Below is a listing; reproduce each line of it exactly.
--- START OF SUPPLIED DATA ---
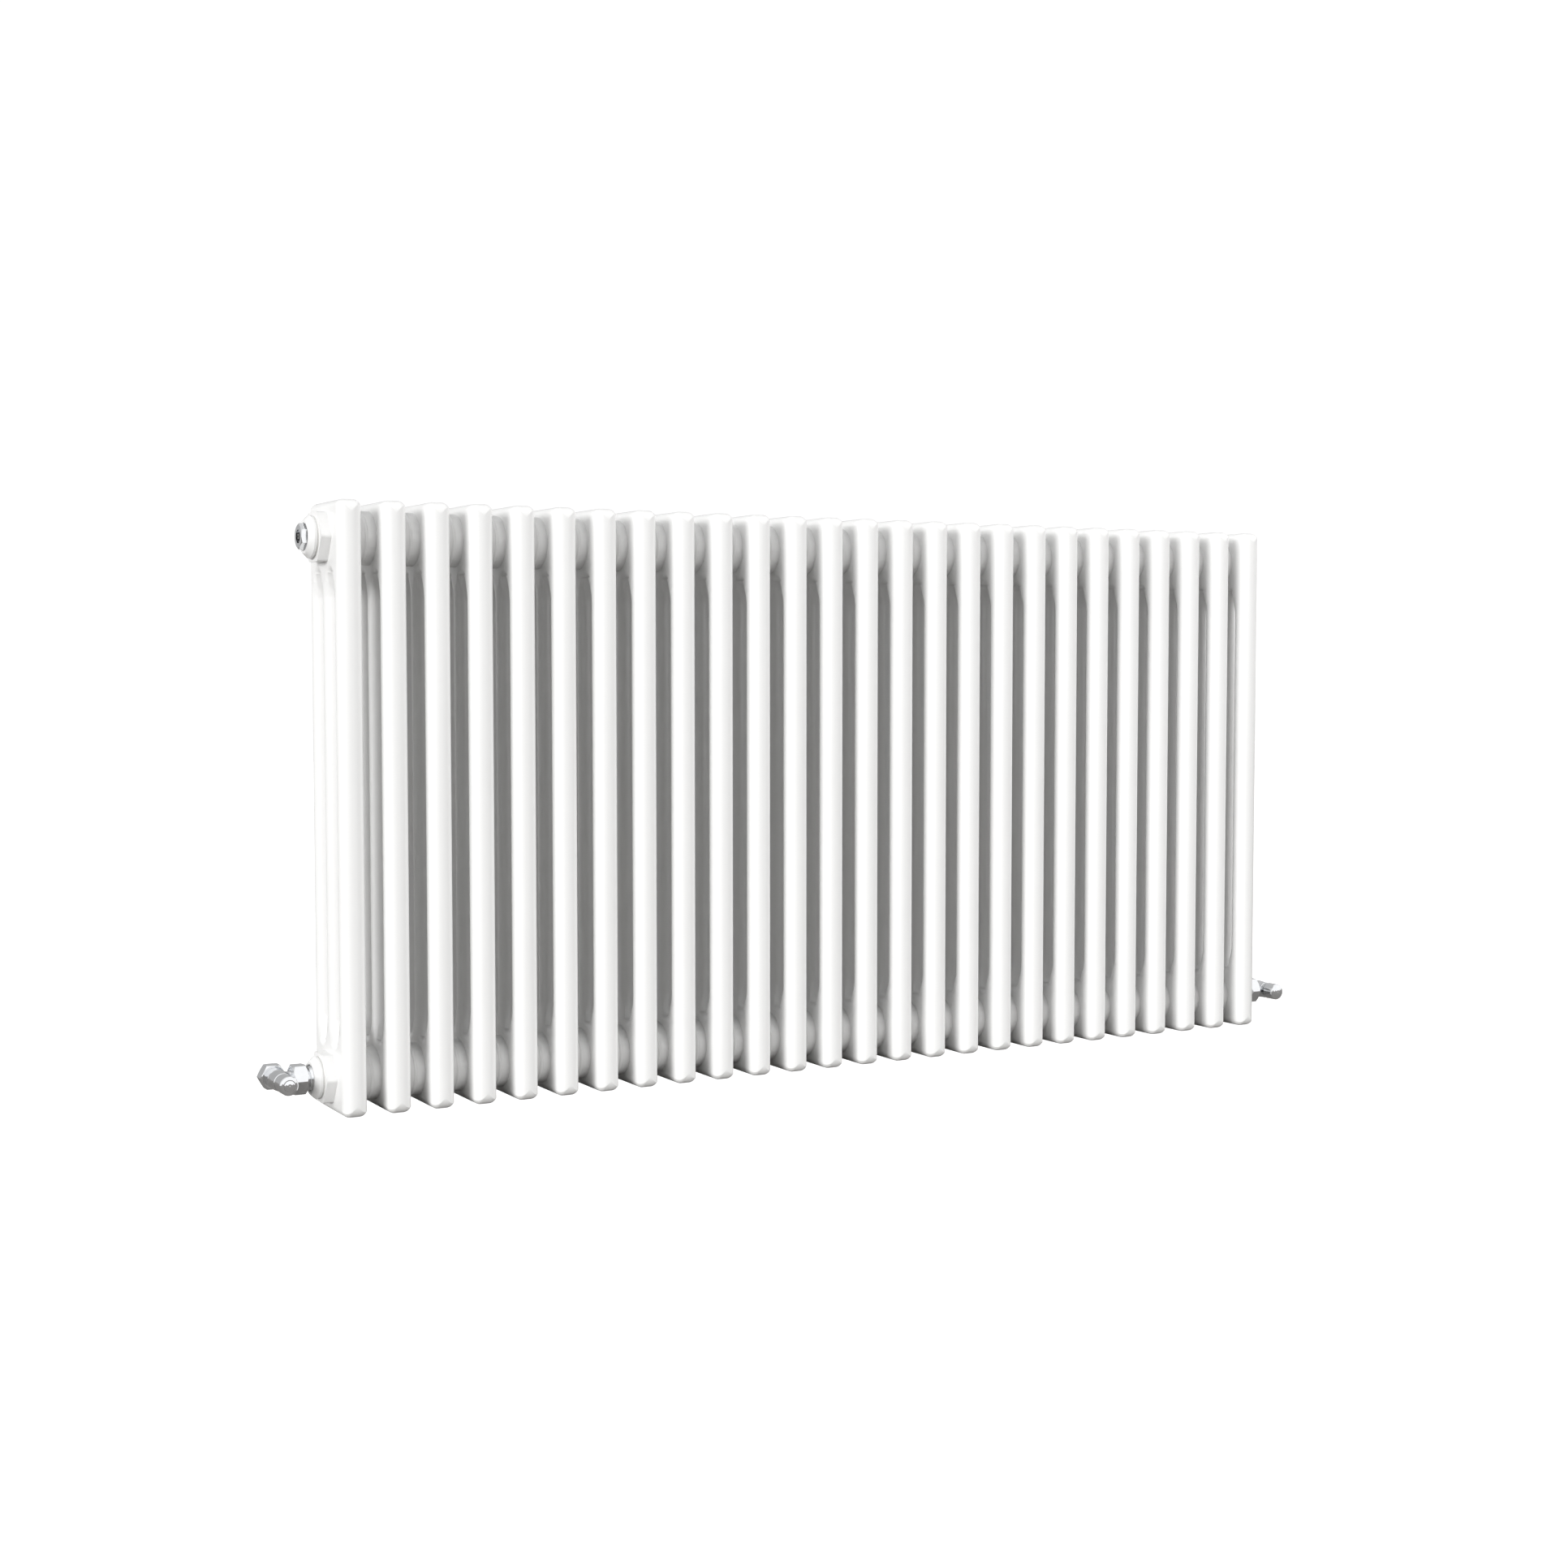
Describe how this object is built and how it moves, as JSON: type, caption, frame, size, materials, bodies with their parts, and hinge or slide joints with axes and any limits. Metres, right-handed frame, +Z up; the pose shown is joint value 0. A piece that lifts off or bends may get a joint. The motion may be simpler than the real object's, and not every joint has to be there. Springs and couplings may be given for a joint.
{
  "type": "column radiator with angle valves",
  "caption": "White multi-column steel radiator with upright tubes between pressed headers, an air vent and chrome angle valves at both lower corners.",
  "frame": {"origin": "under the middle of the radiator, on the plane that its bottom headers touch", "axes": "+X along the radiator towards the return valve, +Y from the front to the wall, +Z up"},
  "size_m": [1.2762, 0.1, 0.6],
  "materials": {
    "white_powder_coat": "smooth satin-gloss white powder coat",
    "chrome": "polished chrome plate",
    "brass": "machined brass",
    "steel": "zinc-plated",
    "seal_rubber": "black moulded rubber",
    "fibre_gasket": "pale sealing fibre"
  },
  "bodies": {
    "radiator": {"air_vent_plug": "chrome", "blank_plug": "chrome", "bush_gaskets": "fibre_gasket", "connection_seals": "seal_rubber", "olives": "brass", "reducing_bush_bottom_left": "white_powder_coat", "reducing_bush_bottom_right": "white_powder_coat", "reducing_bush_top_left": "white_powder_coat", "reducing_bush_top_right": "white_powder_coat", "return_bonnet": "chrome", "return_compression_nut": "chrome", "return_union_nut": "chrome", "return_valve_body": "chrome", "return_valve_tail": "chrome", "section_01": "white_powder_coat", "section_02": "white_powder_coat", "section_03": "white_powder_coat", "section_04": "white_powder_coat", "section_05": "white_powder_coat", "section_06": "white_powder_coat", "section_07": "white_powder_coat", "section_08": "white_powder_coat", "section_09": "white_powder_coat", "section_10": "white_powder_coat", "section_11": "white_powder_coat", "section_12": "white_powder_coat", "section_13": "white_powder_coat", "section_14": "white_powder_coat", "section_15": "white_powder_coat", "section_16": "white_powder_coat", "section_17": "white_powder_coat", "section_18": "white_powder_coat", "section_19": "white_powder_coat", "section_20": "white_powder_coat", "section_21": "white_powder_coat", "section_22": "white_powder_coat", "section_23": "white_powder_coat", "section_24": "white_powder_coat", "section_25": "white_powder_coat", "section_26": "white_powder_coat", "spindle_seals": "seal_rubber", "supply_bonnet": "chrome", "supply_compression_nut": "chrome", "supply_union_nut": "chrome", "supply_valve_body": "chrome", "supply_valve_tail": "chrome"},
    "bleed_screw": {"bleed_screw": "brass"},
    "supply_handwheel": {"supply_spindle": "brass", "handwheel": "chrome", "handwheel_screw": "steel", "handwheel_cover": "chrome"},
    "supply_plug": {"supply_valve_plug": "brass", "supply_plug_washer": "seal_rubber"},
    "return_spindle": {"return_spindle": "brass"},
    "return_plug": {"return_valve_plug": "brass", "return_plug_washer": "seal_rubber"},
    "lockshield_cap": {"lockshield_cap": "chrome"}
  },
  "joints": [
    {"name": "bleed_screw_turn", "type": "hinge", "parent": "radiator", "child": "bleed_screw", "pos_m": [-0.595, 0, 0.565], "axis": [-1, 0, 0], "range_deg": [0, 360]},
    {"name": "handwheel_turn", "type": "hinge", "parent": "radiator", "child": "supply_handwheel", "pos_m": [-0.6245, -0.02, 0.035], "axis": [0, -1, 0], "range_deg": [0, 1620]},
    {"name": "supply_plug_lift", "type": "slide", "parent": "radiator", "child": "supply_plug", "axis": [0, -1, 0], "range_m": [0, 0.0045]},
    {"name": "lockshield_spindle_turn", "type": "hinge", "parent": "radiator", "child": "return_spindle", "pos_m": [0.6245, -0.02, 0.035], "axis": [0, -1, 0], "range_deg": [0, 1620]},
    {"name": "return_plug_lift", "type": "slide", "parent": "radiator", "child": "return_plug", "axis": [0, -1, 0], "range_m": [0, 0.0045]},
    {"name": "lockshield_cap_pull", "type": "slide", "parent": "radiator", "child": "lockshield_cap", "axis": [0, -1, 0], "range_m": [0, 0.03]}
  ],
  "couplings": [
    {"joint": "handwheel_turn", "follows": "supply_plug_lift", "rad_per_m": 6283.2},
    {"joint": "lockshield_spindle_turn", "follows": "return_plug_lift", "rad_per_m": 6283.2}
  ]
}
--- END OF SUPPLIED DATA ---
> [SOLUTION TO THE PROBLEM]:
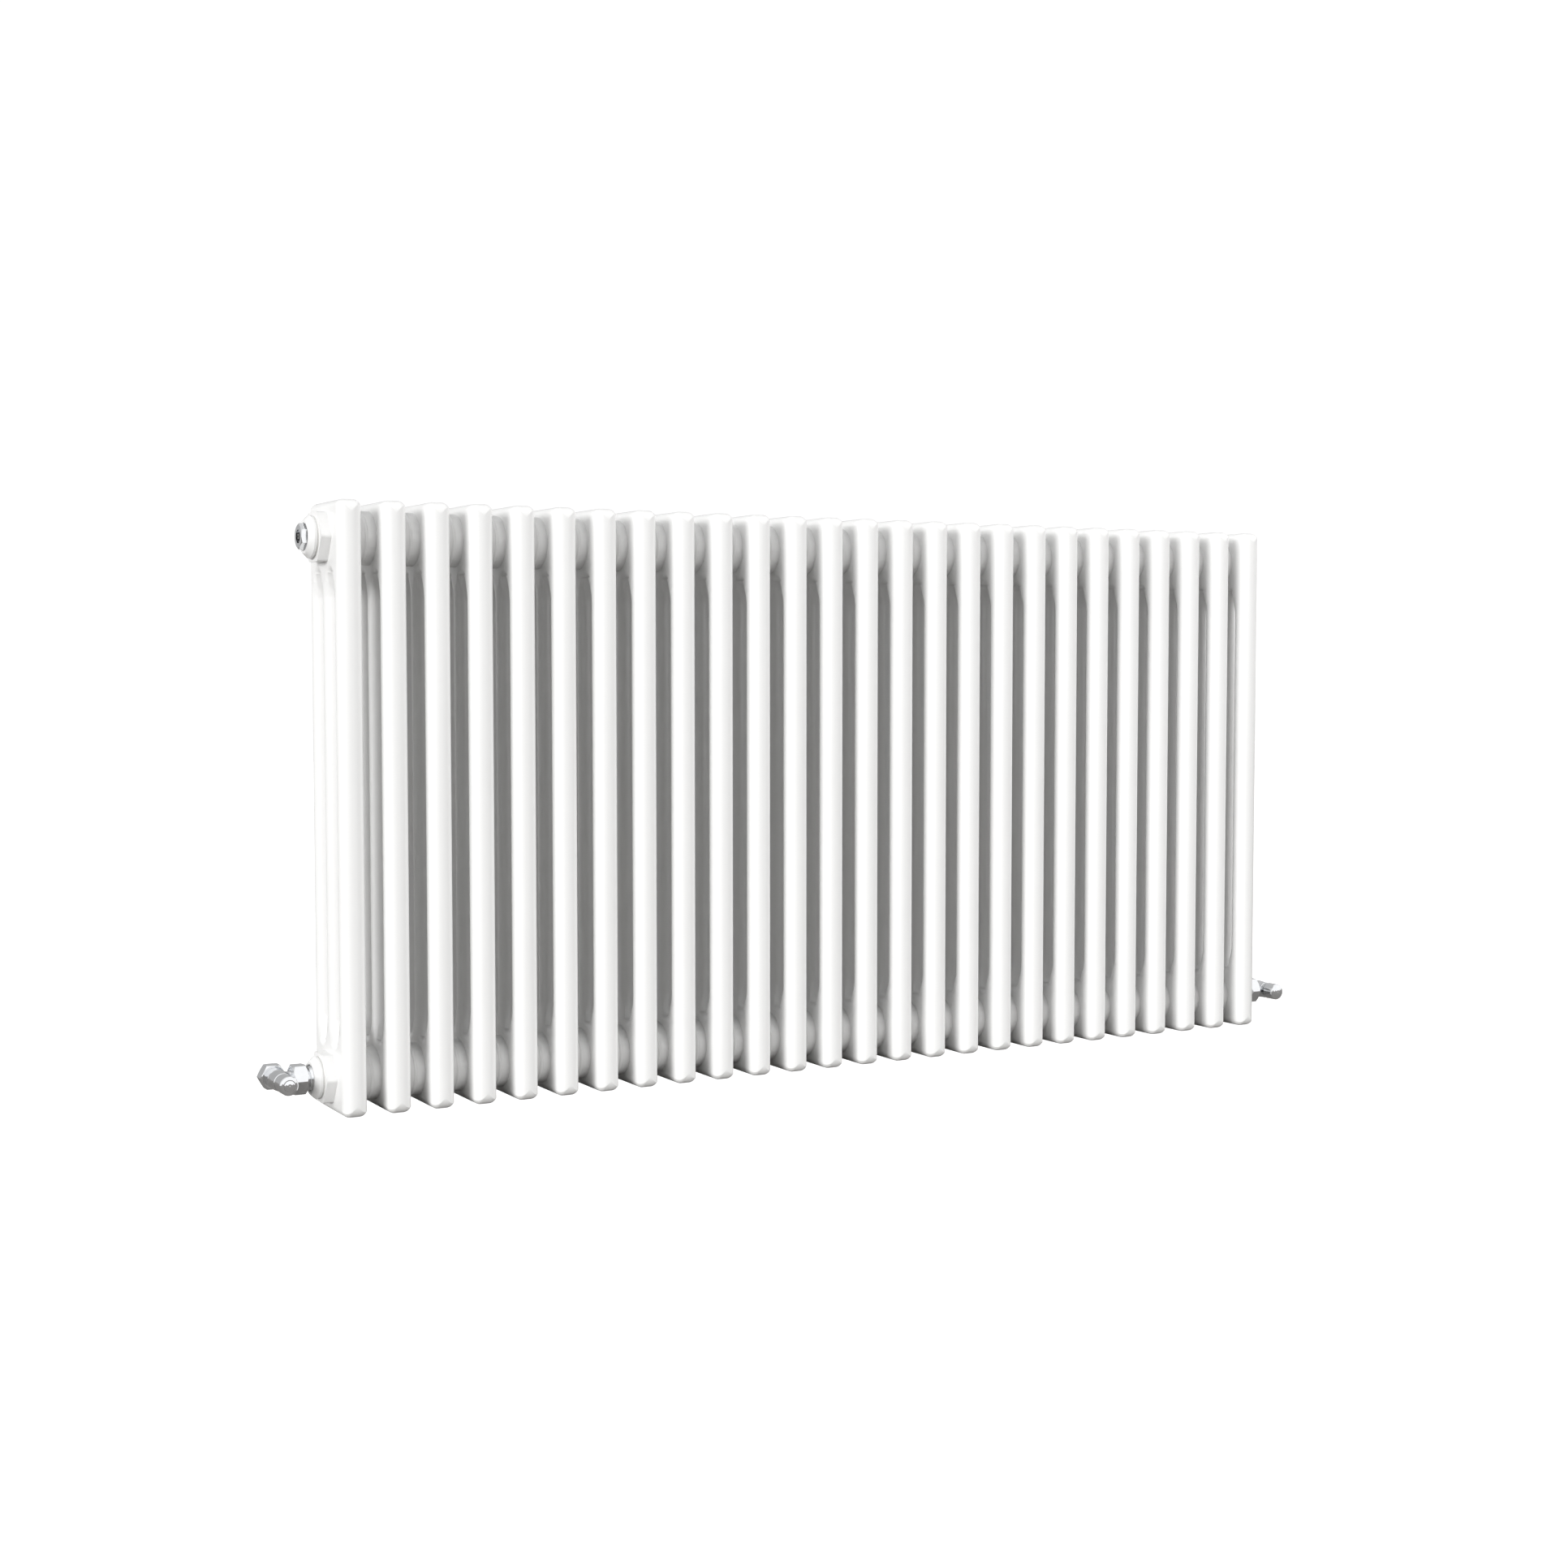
Describe how this object is built and how it moves, as JSON: type, caption, frame, size, materials, bodies with their parts, and hinge or slide joints with axes and any limits. Metres, right-handed frame, +Z up; the pose shown is joint value 0. A piece that lifts off or bends may get a joint. The motion may be simpler than the real object's, and not every joint has to be there. Springs and couplings may be given for a joint.
{
  "type": "column radiator with angle valves",
  "caption": "White multi-column steel radiator with upright tubes between pressed headers, an air vent and chrome angle valves at both lower corners.",
  "frame": {"origin": "under the middle of the radiator, on the plane that its bottom headers touch", "axes": "+X along the radiator towards the return valve, +Y from the front to the wall, +Z up"},
  "size_m": [1.2762, 0.1, 0.6],
  "materials": {
    "white_powder_coat": "smooth satin-gloss white powder coat",
    "chrome": "polished chrome plate",
    "brass": "machined brass",
    "steel": "zinc-plated",
    "seal_rubber": "black moulded rubber",
    "fibre_gasket": "pale sealing fibre"
  },
  "bodies": {
    "radiator": {"air_vent_plug": "chrome", "blank_plug": "chrome", "bush_gaskets": "fibre_gasket", "connection_seals": "seal_rubber", "olives": "brass", "reducing_bush_bottom_left": "white_powder_coat", "reducing_bush_bottom_right": "white_powder_coat", "reducing_bush_top_left": "white_powder_coat", "reducing_bush_top_right": "white_powder_coat", "return_bonnet": "chrome", "return_compression_nut": "chrome", "return_union_nut": "chrome", "return_valve_body": "chrome", "return_valve_tail": "chrome", "section_01": "white_powder_coat", "section_02": "white_powder_coat", "section_03": "white_powder_coat", "section_04": "white_powder_coat", "section_05": "white_powder_coat", "section_06": "white_powder_coat", "section_07": "white_powder_coat", "section_08": "white_powder_coat", "section_09": "white_powder_coat", "section_10": "white_powder_coat", "section_11": "white_powder_coat", "section_12": "white_powder_coat", "section_13": "white_powder_coat", "section_14": "white_powder_coat", "section_15": "white_powder_coat", "section_16": "white_powder_coat", "section_17": "white_powder_coat", "section_18": "white_powder_coat", "section_19": "white_powder_coat", "section_20": "white_powder_coat", "section_21": "white_powder_coat", "section_22": "white_powder_coat", "section_23": "white_powder_coat", "section_24": "white_powder_coat", "section_25": "white_powder_coat", "section_26": "white_powder_coat", "spindle_seals": "seal_rubber", "supply_bonnet": "chrome", "supply_compression_nut": "chrome", "supply_union_nut": "chrome", "supply_valve_body": "chrome", "supply_valve_tail": "chrome"},
    "bleed_screw": {"bleed_screw": "brass"},
    "supply_handwheel": {"supply_spindle": "brass", "handwheel": "chrome", "handwheel_screw": "steel", "handwheel_cover": "chrome"},
    "supply_plug": {"supply_valve_plug": "brass", "supply_plug_washer": "seal_rubber"},
    "return_spindle": {"return_spindle": "brass"},
    "return_plug": {"return_valve_plug": "brass", "return_plug_washer": "seal_rubber"},
    "lockshield_cap": {"lockshield_cap": "chrome"}
  },
  "joints": [
    {"name": "bleed_screw_turn", "type": "hinge", "parent": "radiator", "child": "bleed_screw", "pos_m": [-0.595, 0, 0.565], "axis": [-1, 0, 0], "range_deg": [0, 360]},
    {"name": "handwheel_turn", "type": "hinge", "parent": "radiator", "child": "supply_handwheel", "pos_m": [-0.6245, -0.02, 0.035], "axis": [0, -1, 0], "range_deg": [0, 1620]},
    {"name": "supply_plug_lift", "type": "slide", "parent": "radiator", "child": "supply_plug", "axis": [0, -1, 0], "range_m": [0, 0.0045]},
    {"name": "lockshield_spindle_turn", "type": "hinge", "parent": "radiator", "child": "return_spindle", "pos_m": [0.6245, -0.02, 0.035], "axis": [0, -1, 0], "range_deg": [0, 1620]},
    {"name": "return_plug_lift", "type": "slide", "parent": "radiator", "child": "return_plug", "axis": [0, -1, 0], "range_m": [0, 0.0045]},
    {"name": "lockshield_cap_pull", "type": "slide", "parent": "radiator", "child": "lockshield_cap", "axis": [0, -1, 0], "range_m": [0, 0.03]}
  ],
  "couplings": [
    {"joint": "handwheel_turn", "follows": "supply_plug_lift", "rad_per_m": 6283.2},
    {"joint": "lockshield_spindle_turn", "follows": "return_plug_lift", "rad_per_m": 6283.2}
  ]
}